PROVIDED INFORMATION
--- start ---

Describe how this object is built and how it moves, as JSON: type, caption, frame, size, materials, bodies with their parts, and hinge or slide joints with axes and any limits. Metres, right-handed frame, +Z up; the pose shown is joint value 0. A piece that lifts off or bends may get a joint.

--- end ---
--- start ---

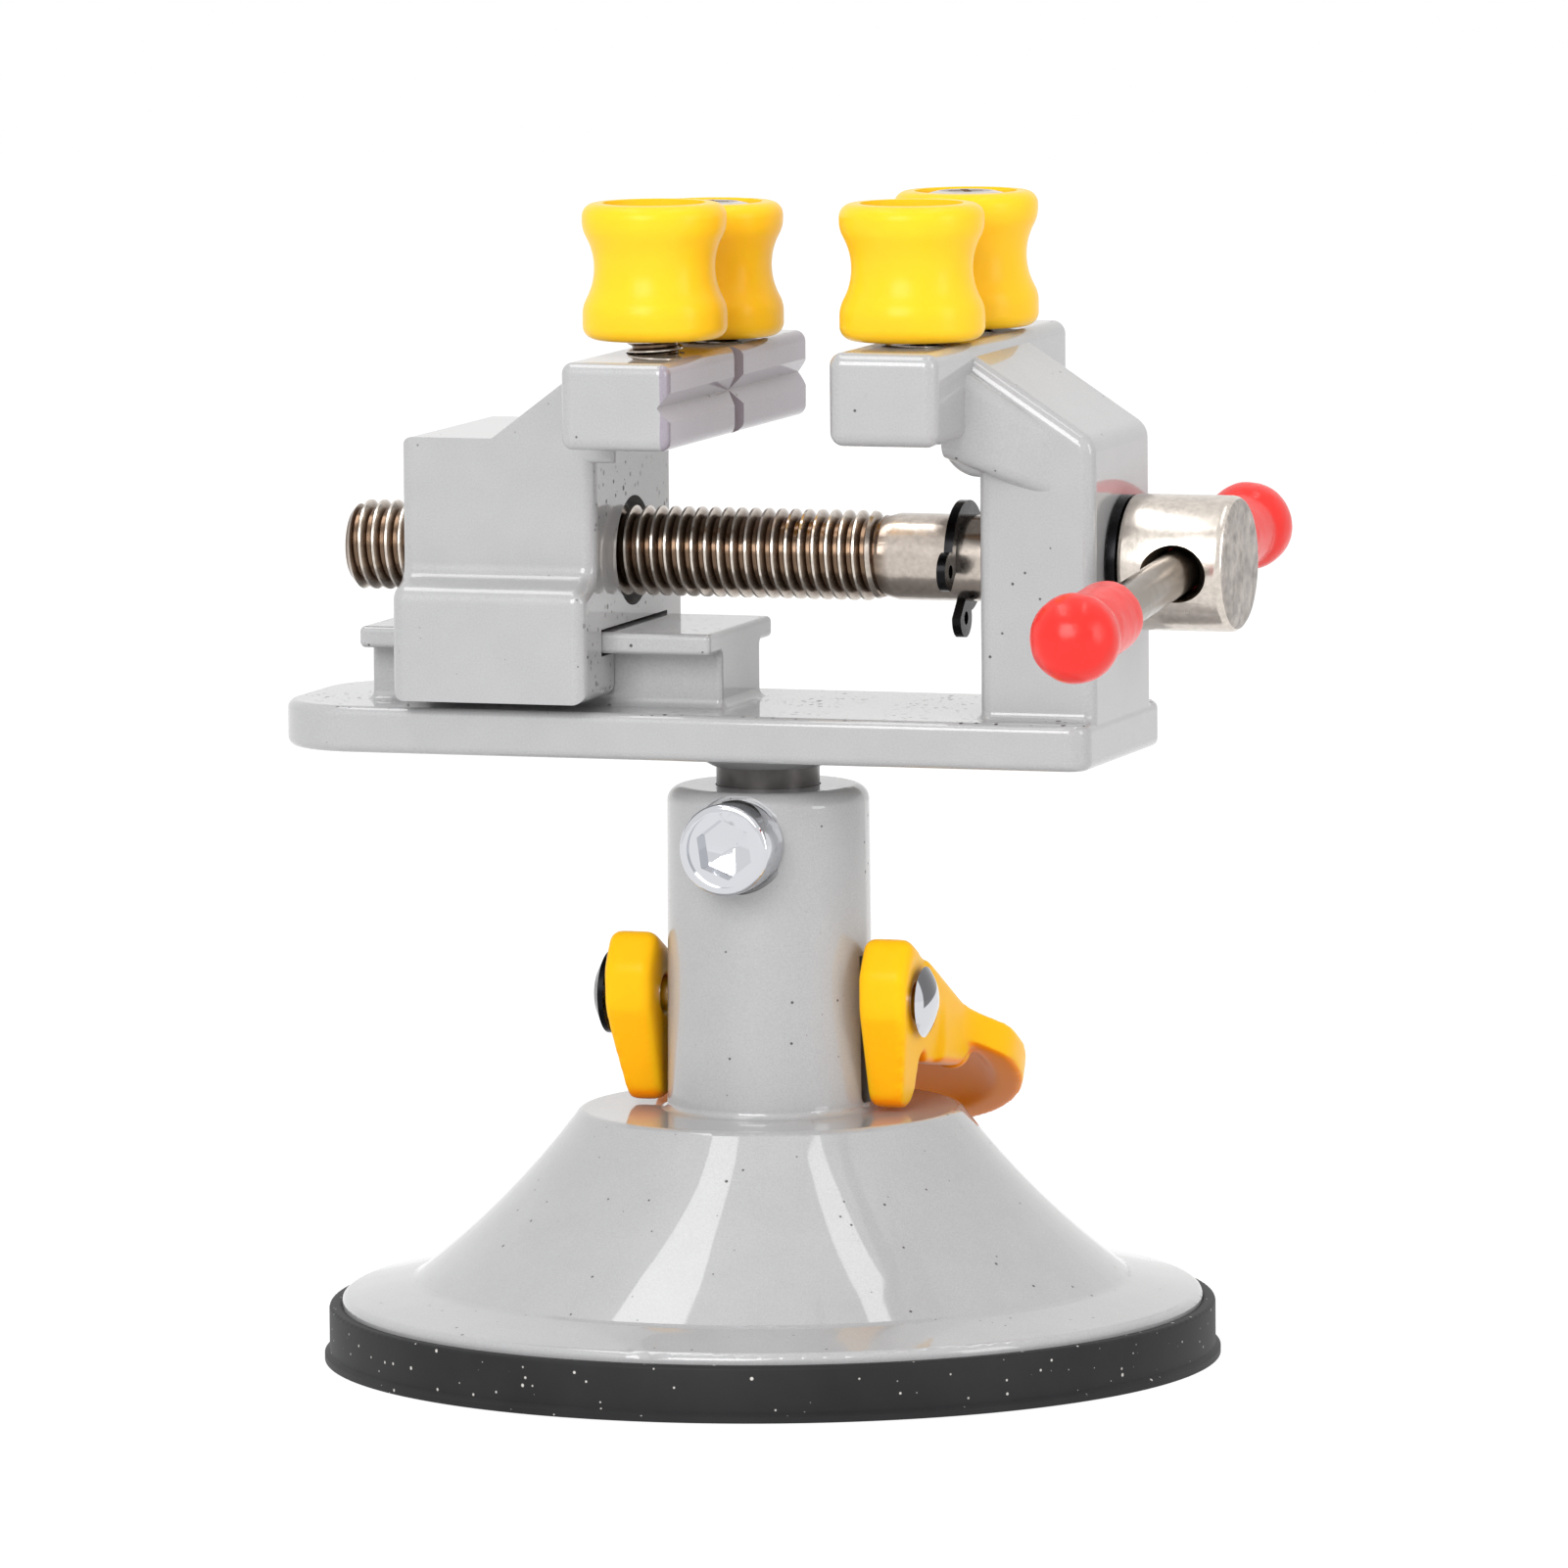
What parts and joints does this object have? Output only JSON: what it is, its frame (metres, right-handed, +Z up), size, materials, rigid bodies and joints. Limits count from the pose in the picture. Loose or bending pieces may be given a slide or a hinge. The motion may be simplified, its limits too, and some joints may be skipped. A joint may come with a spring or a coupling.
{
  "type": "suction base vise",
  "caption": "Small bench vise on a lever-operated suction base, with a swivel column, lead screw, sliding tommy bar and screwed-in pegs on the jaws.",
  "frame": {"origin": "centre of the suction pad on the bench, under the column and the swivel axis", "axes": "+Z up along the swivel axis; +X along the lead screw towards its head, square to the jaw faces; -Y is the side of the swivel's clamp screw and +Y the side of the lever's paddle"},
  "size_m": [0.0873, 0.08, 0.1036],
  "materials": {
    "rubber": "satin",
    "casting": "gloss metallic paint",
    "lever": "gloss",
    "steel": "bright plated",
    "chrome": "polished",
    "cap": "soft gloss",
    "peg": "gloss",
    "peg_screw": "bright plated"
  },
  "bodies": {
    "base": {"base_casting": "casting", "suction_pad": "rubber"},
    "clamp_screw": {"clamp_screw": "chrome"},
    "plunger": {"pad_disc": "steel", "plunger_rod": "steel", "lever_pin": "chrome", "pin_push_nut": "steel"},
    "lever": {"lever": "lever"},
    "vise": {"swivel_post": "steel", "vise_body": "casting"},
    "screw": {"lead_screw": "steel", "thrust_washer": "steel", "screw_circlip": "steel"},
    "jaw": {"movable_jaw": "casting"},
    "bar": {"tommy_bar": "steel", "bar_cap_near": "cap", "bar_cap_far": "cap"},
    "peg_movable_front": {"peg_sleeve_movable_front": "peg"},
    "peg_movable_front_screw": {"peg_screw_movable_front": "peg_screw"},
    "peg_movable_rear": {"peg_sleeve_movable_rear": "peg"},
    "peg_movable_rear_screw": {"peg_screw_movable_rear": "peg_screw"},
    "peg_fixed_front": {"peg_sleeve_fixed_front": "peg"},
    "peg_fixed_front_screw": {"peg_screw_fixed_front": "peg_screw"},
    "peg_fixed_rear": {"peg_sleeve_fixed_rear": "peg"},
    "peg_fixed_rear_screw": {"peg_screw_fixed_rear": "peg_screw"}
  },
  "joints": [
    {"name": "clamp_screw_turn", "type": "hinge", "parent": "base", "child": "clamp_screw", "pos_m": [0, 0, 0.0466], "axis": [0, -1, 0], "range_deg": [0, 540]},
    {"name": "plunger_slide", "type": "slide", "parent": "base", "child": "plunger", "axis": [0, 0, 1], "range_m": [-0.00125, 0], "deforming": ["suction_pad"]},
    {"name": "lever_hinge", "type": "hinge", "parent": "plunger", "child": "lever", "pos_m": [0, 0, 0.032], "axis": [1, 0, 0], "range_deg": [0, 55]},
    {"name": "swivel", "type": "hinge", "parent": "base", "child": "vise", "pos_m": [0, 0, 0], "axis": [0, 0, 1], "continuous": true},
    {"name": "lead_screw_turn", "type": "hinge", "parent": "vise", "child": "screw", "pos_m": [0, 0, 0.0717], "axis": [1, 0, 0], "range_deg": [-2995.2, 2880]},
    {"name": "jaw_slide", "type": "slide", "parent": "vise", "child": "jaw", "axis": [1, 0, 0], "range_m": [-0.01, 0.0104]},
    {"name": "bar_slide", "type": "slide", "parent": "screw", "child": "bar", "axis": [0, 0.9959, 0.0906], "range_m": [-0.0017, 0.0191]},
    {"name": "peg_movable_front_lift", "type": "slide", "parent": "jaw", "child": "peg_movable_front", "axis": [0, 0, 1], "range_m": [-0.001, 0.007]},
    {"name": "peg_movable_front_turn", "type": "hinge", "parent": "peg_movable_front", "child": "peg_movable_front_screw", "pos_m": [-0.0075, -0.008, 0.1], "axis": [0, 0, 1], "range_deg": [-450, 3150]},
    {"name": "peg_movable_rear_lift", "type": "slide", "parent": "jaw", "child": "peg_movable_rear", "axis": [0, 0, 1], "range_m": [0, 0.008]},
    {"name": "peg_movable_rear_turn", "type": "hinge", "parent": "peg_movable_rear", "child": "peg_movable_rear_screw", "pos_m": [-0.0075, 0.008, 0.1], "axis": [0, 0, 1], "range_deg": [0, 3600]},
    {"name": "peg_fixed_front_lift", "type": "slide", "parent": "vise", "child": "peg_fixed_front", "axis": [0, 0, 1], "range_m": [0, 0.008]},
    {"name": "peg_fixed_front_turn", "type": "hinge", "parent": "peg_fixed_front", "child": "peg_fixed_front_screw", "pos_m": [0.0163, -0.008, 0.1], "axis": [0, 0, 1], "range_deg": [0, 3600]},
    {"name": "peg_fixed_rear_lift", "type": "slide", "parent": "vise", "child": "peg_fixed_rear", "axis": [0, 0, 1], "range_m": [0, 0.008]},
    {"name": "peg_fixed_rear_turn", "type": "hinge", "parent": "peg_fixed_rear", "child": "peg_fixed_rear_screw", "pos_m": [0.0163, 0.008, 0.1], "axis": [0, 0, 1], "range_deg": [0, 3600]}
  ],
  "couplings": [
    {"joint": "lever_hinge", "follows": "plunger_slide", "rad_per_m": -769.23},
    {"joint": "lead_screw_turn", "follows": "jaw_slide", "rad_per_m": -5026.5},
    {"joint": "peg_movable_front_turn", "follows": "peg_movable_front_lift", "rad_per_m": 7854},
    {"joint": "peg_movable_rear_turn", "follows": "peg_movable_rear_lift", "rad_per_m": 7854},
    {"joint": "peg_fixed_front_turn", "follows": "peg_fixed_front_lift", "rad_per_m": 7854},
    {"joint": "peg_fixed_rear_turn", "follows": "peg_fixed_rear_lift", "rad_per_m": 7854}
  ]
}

--- end ---
--- start ---

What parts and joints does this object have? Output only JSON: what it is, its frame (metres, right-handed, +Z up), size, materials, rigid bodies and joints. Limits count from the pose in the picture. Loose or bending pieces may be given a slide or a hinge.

--- end ---

TASK TO COMPLETE
In the entries above, find each line with the word "caption" and copy it.

TASK RESULT
Describe how this object is built and how it moves, as JSON: type, caption, frame, size, materials, bodies with their parts, and hinge or slide joints with axes and any limits. Metres, right-handed frame, +Z up; the pose shown is joint value 0. A piece that lifts off or bends may get a joint.
  "caption": "Small bench vise on a lever-operated suction base, with a swivel column, lead screw, sliding tommy bar and screwed-in pegs on the jaws.",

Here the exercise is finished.